As for cost of processing power, it is far cheaper to lease IOPS and FLOPS from a server farm than it is to buy your own, and the reasons for that are legion. In the buisiness world it comes down to manpower. A business IT budget is roughly 20% hardware and software and 80% manpower and support. Cloud computing cuts that overhead tremendously. The business model is very similar in cost benefit analysis to ISP charges. We pay ISPs for burst speed, not continuous line speed. If you tried to buy a dedicated 100mb/s internet connection you'd quickly realize exactly how expensive the internet is. It is affordable because the ISP sells based on an assumed 3-5GB a day average, which averages to well below 100mb/s connection.

You pay for a PC that will run most games, for instance, for $1200.00, but you only use that PC when you are home, and then only for a few hours a day at most. So your investment in always available FLOP and IOP capacity is largely wasted. If you were to instead lease the FLOPs and IOPs for those 14 hours a week a service provider could charge you $8.50/month for the same capacity and still cover the 80% support markup. MANY MANY people would opt for that $8.50/month charge over investing in a new PC every 5 years... especially when a service will upgrade on the fly and handle all the normal headaches of PC ownership.

Low intensity computing will just be rolled into the cost of the software license. Microsoft is already doing this, offering an online only Office Suite at a fraction of the cost of what you'd pay to maintain a PC, let alone a Business full of PCs to support local usage.

It's just coming. There is no way to stop it. There will certainly be hold outs, at the local copy hipsters will be the future audio hipsters hording vinyl records. :2razz:

In fact, streaming gaming actually makes a LOT more sense with regard to the kind of gaming that people do today. MMOs, FPS multiplayer games and so on already depend entirely on a back end server. Many games we don't consider online only are becoming online only. You can't play Diablo III offline...
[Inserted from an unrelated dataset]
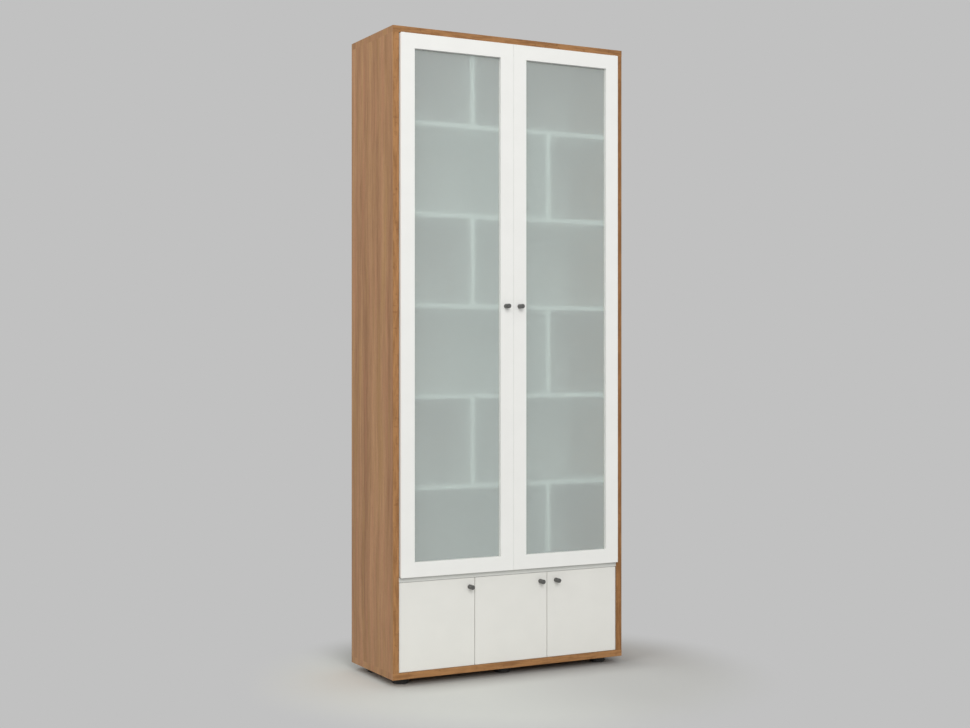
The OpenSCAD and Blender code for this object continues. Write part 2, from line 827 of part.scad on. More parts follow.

So since the company managed servers are already becoming ubiquitous in gaming, it makes a LOAD of sense to abandon the client-side computing all together. The biggest issues facing online game modeling today is the disparity in platform, and internet lag, and all of that goes away if all computing is handled on a local server. That actually frees up a HUGE burden on multiplayer gaming, and allows for a level of world modeling that is currently not obtainable in client-side computing models.

A good example: Consider a game like PUBG. In that game there are bushes, tall grass and smoke grenades that all, in theory, can be used for stealth. But in a client side computing model your ability to use those concealment depend entirely on your opponent's render settings. If they reduce grass render distance, they won't even see the grass you are trying to hide behind. Likewise smoke only renders out to a certain distance, so you can pop smoke but the guy sniping you at distance won't see the smoke. If that game is rendered entirely server side then concealment will not be draw-distance dependent, and the game maker can control how the game is presented to everyone equally... like adding a fog effect to block visuals at distances they don't want to render.

Anyway, TL;DR server side processing makes a lot of sense.
 
Anyway, TL;DR server side processing makes a lot of sense.
Some server-side processing does and will continue to make a lot of sense. You referred to dumb terminals though; that means literally 100% server-side processing. That isn’t really viable for general purpose use over the internet and isn’t likely to be in the foreseeable future. There will continue to be plenty of development in all of the areas you’re talking about but that’s all about improving the overall experience by combining the power of both sides, balancing the advantages and disadvantages of each, not simply replacing client-side processing.